Tailings dam management was brought to the fore following Vale's fatal failure at Brumadinho in 2019 that killed 270 people and prompted the development of a Global Industry Standard on Tailings Management, which was launched in August.
Tre-Altamira is part of the CLS Group, which provides space-based monitoring and surveillance for Earth.
Glencore said the monitoring provided measurements of surface movements every 11 days which was the current maximum available frequency for this type of data collection.
"By taking measurements from both ascending and descending satellite orbit directions, Glencore will be able to resolve any measured movement on its TSFs into both horizontal and vertical components," the company said.
"Results of the monitoring will also be used to support stakeholder engagement and demonstrate the ongoing safe performance of our dams."
It said the typical resolution on the ground was 3m x 3m, with detectable movement resolution "in the order of a few millimetres".
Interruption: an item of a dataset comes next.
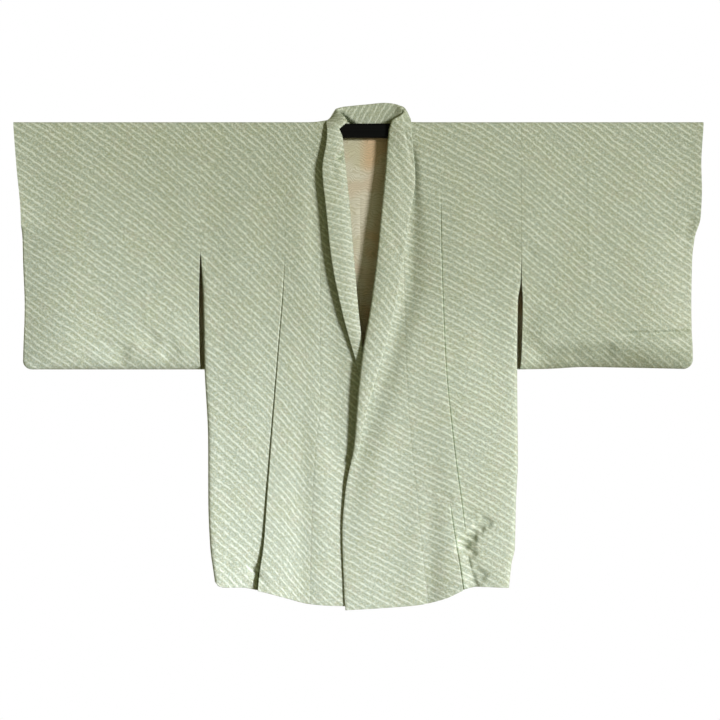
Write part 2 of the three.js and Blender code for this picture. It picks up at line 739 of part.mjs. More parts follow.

Glencore said while the main focus of the satellite monitoring program would be its tailings dams, the data would also be used at some sites to supplement other terrestrial monitoring techniques, including at open pits, waste piles and areas prone to subsidence.
The Switzerland-based company's investor day held earlier this month had focused on sustainability, responsible production and a commitment to be a net-zero emissions company by 2050.
Glencore shares closed up 1.89% in London yesterday to 240.4p, near a one-year high, valuing it at £32 billion (US$43 billion).